The spray bottle got an equally thorough washdown, along with my hands. While this stuff was drying, I took every bit of newspaper I’d used and re-used to cover the work-surface, and wet it, folded it up, and threw it away. Then I took all the cannisters in which #120 grit had been stored, and packed them into a ziplock bag, along with the sponge and the saltshaker. Then I washed my hands again. Then, and only then, I opened the bottle of #220 grit and emptied it into a brand new salt shaker (Cheaply made generic tupperware clone, from the Crazy Store – perfect for the job at hand), lay down fresh newspaper on top of the rubber mat, filled the bucket with fresh water, unpacked a brand new sponge from its wrapping, unpacked and wet the mirror and tool, and began grinding.
If all that sounds like an incredibly fussy procedure, well it is, but for good reason. It is very important that not one single grain of the old grit ever touch the glass again, because if it does and I then start grinding, it will dig a huge scratch into my nice and pristine surface. While this won’t stop the telescope from working, it will cause light to be scattered which reduces contrast so that the mirror will not work as well as it should. Also, scratches are as ugly as sin.

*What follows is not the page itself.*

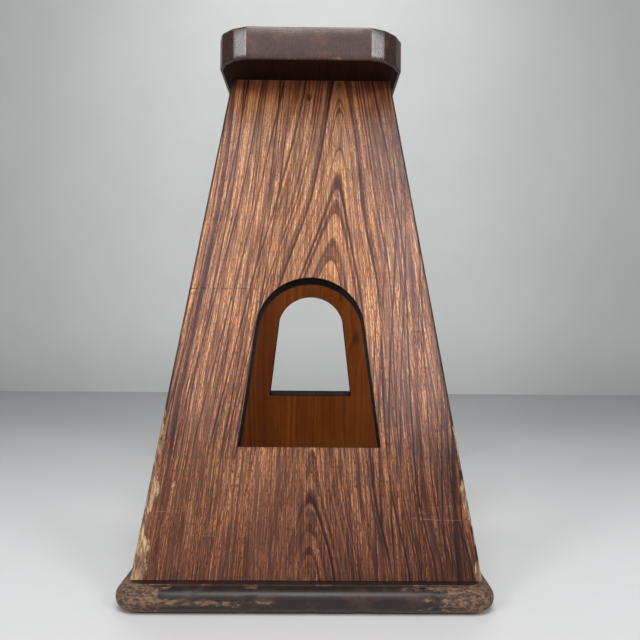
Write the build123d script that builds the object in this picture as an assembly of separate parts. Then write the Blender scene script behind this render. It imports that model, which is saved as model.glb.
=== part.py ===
from build123d import *
from math import acos, atan, cos, hypot, radians, sin
import os

# A low wooden armrest stand: a narrow top board on two leg panels that lean towards each other, let into a
# base board with a bullnose edge. Each panel has an arched opening. The joints are shallow housings, held by
# wood screws from under the base and by blind dowels in the top board.
# Millimetres, +Z up. The origin is the middle of the base board's underside, the length runs along Y, and the
# front leg panel is the one at -Y. The rear one is the front one turned half a turn about Z.

# Driving dimensions
overall_height = 303.8
foot_span = 299.0            # between the outer faces of the panels, at the base board
lean_slope = 1 / 5           # how far a panel leans inward for its height
panel_thickness = 15.0
panel_foot_width = 178.0
panel_top_width = 93.5
base_thickness = 13.0
base_end_overhang = 11.5
base_side_overhang = 6.7
base_corner_radius = 13.0
top_thickness = 17.7
top_end_overhang = 31.0
top_side_overhang = 5.2
top_corner_leg = 18.0        # how much of each side a facetted corner takes
top_corner_facets = 3

# The arched opening, on a panel's outer face, as heights over the base board's underside
arch_sill_height = 78.0
arch_crown_height = 167.8
arch_sill_width = 74.6
arch_crown_radius = 29.4

# Edges
quirk_step = 0.5             # the base board's field stands this far above its bullnose
nose_radius = 6.2
top_upper_round = 1.0
top_lower_round = 0.8
top_facet_round = 4.0
panel_arris = 1.0
arch_arris = 0.5

# Housings: a tongue on each end of a panel sits in a stopped groove
tongue_thickness = 9.0
tongue_depth = 5.0
foot_tongue_setback = 14.0   # from a panel's edge to its tongue
top_tongue_setback = 9.0
housing_clearance = 0.1
housing_end_gap = 0.3

# Wood screws through the base board and dowels in the top board
screw_places = (-60.0, 0.0, 60.0)
screw_length = 34.0
screw_radius = 1.75
screw_root_radius = 1.3
screw_pitch = 1.8
screw_plain_length = 12.0
screw_point_length = 3.0
screw_head_radius = 4.0
screw_head_rim = 0.4
screw_head_recess = 1.6
screw_slot_width = 1.0
screw_slot_depth = 1.1
dowel_places = (-22.0, 22.0)
dowel_radius = 3.0
dowel_in_panel = 13.0
dowel_in_top = 12.0
dowel_chamfer = 0.6
bore_clearance = 0.05
bore_end_gap = 1.0

# Worked out from those
lean = atan(lean_slope)
panel_head_height = overall_height - top_thickness
panel_rise = panel_head_height - base_thickness
base_width = panel_foot_width + 2 * base_side_overhang
base_length = foot_span + 2 * base_end_overhang
top_width = panel_top_width + 2 * top_side_overhang
top_length = foot_span - 2 * panel_rise * lean_slope + 2 * top_end_overhang
nose_thickness = base_thickness - quirk_step
half_turn = Rot(0, 0, 180)


def face_y(height):
    """Where the front panel's outer face stands at a height."""
    return -foot_span / 2 + (height - base_thickness) * lean_slope


def middle_y(height):
    """Where the middle of the front panel's thickness stands at a height."""
    return face_y(height) + panel_thickness / (2 * cos(lean))


def lean_axis(x, height):
    """A plane across the front panel's lean, centred in its thickness, with +Z up the panel."""
    return Plane(origin=(x, middle_y(height), height), x_dir=(1, 0, 0), z_dir=(0, sin(lean), cos(lean)))


def up_face(height):
    """The distance up a panel's outer face from its foot to a height."""
    return (height - base_thickness) / cos(lean)


def rounded_block(width, length, thickness, radius, bottom):
    block = extrude(RectangleRounded(width, length, radius), thickness)
    return Pos(0, 0, bottom) * block


def block_between(low, high):
    size = [b - a for a, b in zip(low, high)]
    return Pos(*low) * Box(*size, align=(Align.MIN, Align.MIN, Align.MIN))


def tongue(width, setback, height, up, clearance, end_gap):
    """The front panel's tongue from a height, upward or downward, grown by a clearance for its housing."""
    half_width = width / 2 - setback + clearance
    half_thickness = tongue_thickness / 2 + clearance
    depth = tongue_depth + end_gap
    bottom = height if up else height - depth
    middle = middle_y(height)
    return block_between(
        (-half_width, middle - half_thickness, bottom),
        (half_width, middle + half_thickness, bottom + depth),
    )


def foot_tongue(clearance=0.0, end_gap=0.0):
    return tongue(panel_foot_width, foot_tongue_setback, base_thickness, False, clearance, end_gap)


def head_tongue(clearance=0.0, end_gap=0.0):
    return tongue(panel_top_width, top_tongue_setback, panel_head_height, True, clearance, end_gap)


def screw_profile(grow=0.0, with_thread=True):
    """Half the outline of a countersunk wood screw: its head's face at zero, its point up +Z."""
    shank = screw_radius + grow
    head = screw_head_radius + grow
    cone_end = screw_head_rim + head - shank
    thread_end = screw_length - screw_point_length
    points = [(0, 0), (head, 0), (head, screw_head_rim), (shank, cone_end)]
    if with_thread:
        points.append((screw_radius, screw_plain_length))
        turns = int((thread_end - screw_plain_length) / screw_pitch)
        for turn in range(turns):
            start = screw_plain_length + turn * screw_pitch
            points.append((screw_root_radius, start + 0.4 * screw_pitch))
            points.append((screw_root_radius, start + 0.6 * screw_pitch))
            points.append((screw_radius, start + screw_pitch))
        points.append((0, screw_length))
    else:
        points.append((shank, screw_length + bore_end_gap))
        points.append((0, screw_length + bore_end_gap))
    outline = Polyline(*[(r, 0, z) for r, z in points], close=True)
    return make_face(outline)


def wood_screw():
    body = revolve(screw_profile(), Axis.Z)
    slot = Box(2 * screw_head_radius + 1, screw_slot_width, 2 * screw_slot_depth)
    return body - slot


def screw_bore():
    """The countersunk hole for a wood screw, open below its head."""
    hole = revolve(screw_profile(bore_clearance, with_thread=False), Axis.Z)
    mouth = Cylinder(
        screw_head_radius + bore_clearance,
        2 * screw_head_recess,
        align=(Align.CENTER, Align.CENTER, Align.MAX),
    )
    return hole + mouth


def dowel(grow=0.0, end_gap=0.0):
    """A dowel, or its bore, standing upright from inside the panel to inside the top board."""
    length = dowel_in_panel + dowel_in_top + 2 * end_gap
    pin = Cylinder(dowel_radius + grow, length, align=(Align.CENTER, Align.CENTER, Align.MIN))
    if not grow:
        pin = chamfer(pin.edges().filter_by(GeomType.CIRCLE), dowel_chamfer)
    return Pos(0, 0, panel_head_height - dowel_in_panel - end_gap) * pin


def at_screws(shape):
    return [lean_axis(x, screw_head_recess) * shape for x in screw_places]


def at_dowels(shape):
    middle = middle_y(panel_head_height - dowel_in_panel / 2)
    return [Pos(x, middle, 0) * shape for x in dowel_places]


def arch_outline():
    """The arched opening on a panel's outer face: straight sides, tangent to a round crown."""
    sill = up_face(arch_sill_height)
    centre = up_face(arch_crown_height) - arch_crown_radius
    half_sill = arch_sill_width / 2
    reach = hypot(half_sill, centre - sill)
    touch_angle = acos(arch_crown_radius / reach) - atan((centre - sill) / half_sill)
    touch_x = arch_crown_radius * cos(touch_angle)
    touch_y = centre + arch_crown_radius * sin(touch_angle)
    sides = Polyline((-touch_x, touch_y), (-half_sill, sill), (half_sill, sill), (touch_x, touch_y))
    crown = ThreePointArc((touch_x, touch_y), (0, centre + arch_crown_radius), (-touch_x, touch_y))
    return make_face(sides + crown)


def leg_panel():
    """The front leg panel: a leaning trapezium with an arched opening, level ends and a tongue on each."""
    face = Plane(origin=(0, face_y(base_thickness), base_thickness), x_dir=(1, 0, 0),
                 z_dir=(0, -cos(lean), sin(lean)))
    spare = 2 * panel_thickness
    taper = (panel_foot_width - panel_top_width) / 2 / up_face(panel_head_height)
    low, high = -spare, up_face(panel_head_height) + spare
    low_half, high_half = (panel_foot_width / 2 - taper * v for v in (low, high))
    outline = Polyline((-low_half, low), (low_half, low), (high_half, high), (-high_half, high), close=True)
    blank = extrude(face * make_face(outline), -panel_thickness)
    blank = fillet(blank.edges().filter_by(lambda edge: edge.length > panel_rise), panel_arris)
    pierced = blank - extrude(face * arch_outline(), -panel_thickness)
    pierced = chamfer(new_edges(blank, combined=pierced).filter_by(face), arch_arris)
    reach = foot_span
    band = block_between((-reach, -reach, base_thickness), (reach, reach, panel_head_height))
    panel = (pierced & band) + foot_tongue() + head_tongue()
    for hole in at_screws(screw_bore()) + at_dowels(dowel(bore_clearance, bore_end_gap)):
        panel -= hole
    return panel


def base_board():
    nose = rounded_block(base_width, base_length, nose_thickness, base_corner_radius, 0)
    rims = nose.edges().group_by(Axis.Z)
    nose = fillet(rims[0] + rims[-1], nose_radius)
    inset = 2 * nose_radius
    field = rounded_block(base_width - inset, base_length - inset, base_thickness - nose_radius,
                          base_corner_radius - nose_radius, nose_radius)
    board = nose + field
    for cut in [foot_tongue(housing_clearance, housing_end_gap), *at_screws(screw_bore())]:
        board -= cut
        board -= half_turn * cut
    return board


def facetted_corner(side_x, side_y):
    """The points of one corner of the top board, in order from its end face to its long side."""
    step_angle = 90 / (top_corner_facets + 1)
    angles = [radians(step_angle * (k + 1)) for k in range(top_corner_facets)]
    facet = top_corner_leg / sum(cos(a) for a in angles)
    x, y = top_width / 2 - top_corner_leg, top_length / 2
    points = [(x, y)]
    for angle in angles:
        x += facet * cos(angle)
        y -= facet * sin(angle)
        points.append((x, y))
    return [(side_x * px, side_y * py) for px, py in points]


def top_board():
    outline = (
        facetted_corner(1, 1)
        + facetted_corner(1, -1)[::-1]
        + facetted_corner(-1, -1)
        + facetted_corner(-1, 1)[::-1]
    )
    board = Pos(0, 0, panel_head_height) * extrude(make_face(Polyline(*outline, close=True)), top_thickness)
    board = fillet(board.edges().filter_by(Axis.Z), top_facet_round)
    board = fillet(board.edges().group_by(Axis.Z)[-1], top_upper_round)
    board = fillet(board.edges().group_by(Axis.Z)[0], top_lower_round)
    cuts = [head_tongue(housing_clearance, housing_end_gap), *at_dowels(dowel(bore_clearance, bore_end_gap))]
    for cut in cuts:
        board -= cut
        board -= half_turn * cut
    return board


def write(shape, name):
    shape.label = name
    export_step(shape, f"parts/{name}.step")


def main():
    os.makedirs("parts", exist_ok=True)
    write(base_board(), "base_board")
    write(top_board(), "top_board")
    panel = leg_panel()
    screws = at_screws(wood_screw())
    dowels = at_dowels(dowel())
    for end, turn in (("front", Rot(0, 0, 0)), ("rear", half_turn)):
        write(turn * panel, f"{end}_leg_panel")
        for number, screw in enumerate(screws, 1):
            write(turn * screw, f"{end}_foot_screw_{number}")
        for number, pin in enumerate(dowels, 1):
            write(turn * pin, f"{end}_top_dowel_{number}")


main()
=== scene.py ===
from math import acos, atan, atan2, cos, exp, hypot, inf, pi, radians, sin, sqrt, tan

import bpy
from mathutils import Matrix, Vector, noise


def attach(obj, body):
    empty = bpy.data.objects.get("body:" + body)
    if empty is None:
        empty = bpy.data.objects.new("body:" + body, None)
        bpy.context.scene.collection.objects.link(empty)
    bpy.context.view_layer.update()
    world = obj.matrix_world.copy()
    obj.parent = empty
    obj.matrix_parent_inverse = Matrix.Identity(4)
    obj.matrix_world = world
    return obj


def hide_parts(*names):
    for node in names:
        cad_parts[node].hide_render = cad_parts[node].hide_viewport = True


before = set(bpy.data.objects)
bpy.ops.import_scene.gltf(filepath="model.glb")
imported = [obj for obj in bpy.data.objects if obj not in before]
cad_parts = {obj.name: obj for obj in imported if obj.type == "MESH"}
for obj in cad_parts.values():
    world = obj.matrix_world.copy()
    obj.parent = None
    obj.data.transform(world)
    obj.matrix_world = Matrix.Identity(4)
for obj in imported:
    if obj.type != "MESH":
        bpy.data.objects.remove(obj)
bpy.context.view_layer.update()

# Sizes in millimetres, as in the CAD model. Meshes are built in millimetres and written in metres.
MM = 0.001
LEAN_SLOPE = 1 / 5
LEAN = atan(LEAN_SLOPE)
FOOT_SPAN = 299.0  # between the panels' outer faces, on the base board
BASE_TOP = 13.0
HEAD_HEIGHT = 286.1  # where the panels meet the top board
TOP_HEIGHT = 303.8
PANEL_THICKNESS = 15.0
FOOT_HALF = 89.0
HEAD_HALF = 46.75
PANEL_RISE = (HEAD_HEIGHT - BASE_TOP) / cos(LEAN)
TAPER = (FOOT_HALF - HEAD_HALF) / PANEL_RISE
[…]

So what’s happening now? First, the finer grit is so very quiet! It makes a gentle scrubbing sound, compared to the steady scrape of the #120, or the harsh loud scratch of the #80. And as the grit breaks down, the tone steadily softens and gets higher in pitch till it sounds a bit like a very distant whistle. It doesn’t feel like it’s doing very much at all, yet after only one single wet the glass was very definitely smoother to the touch of a fingertip. I ground for about 90 minutes and then took the mirror to my surface testing station, which consists of an ordinary bedside lamp and a 28mm eyepiece. To examine the surface, I rest the glass on top of the lampshade so that the light shines brightly through the glass. I then hold the eyepiece upside down against the surface of the mirror, looking down through its field lens. The result is not so different to using a jeweller’s loupe, and the pits and scratches from the grinding process are hugely magnified and stand out strongly from the backlighting. So how does my mirror look? Unfortunately I haven’t figured out how to capture this on film, else I would attach an image, but I’ll do my best to give a description: Through the eyepiece, the surface looks a bit like rough cardboard – coarse but uniform. However, scattered across the surface (especially near the edges) are hundreds of pits and holes, all roughly the same size. These ‘pits’ are the deeper holes dug by the #120 grit. My goal now is to grind away, removing microns of glass till all these pits have vanished. The job is made harder by the occasional presence of much bigger and deeper pits. I would expect these to be left over from the #80 grit, but Johan assures me that the #120 grit will create them as well. I guess that, still being a quite coarse grade of grit, it’s not very pure and is contaminated with some coarser material. Fair enough. I’m excited enough by the new level that I’m feeling sufficiently patient to work away till every one of these huge pits has been smoothed over. So now we which lasts longer: The pits, or my supply of #220 grit!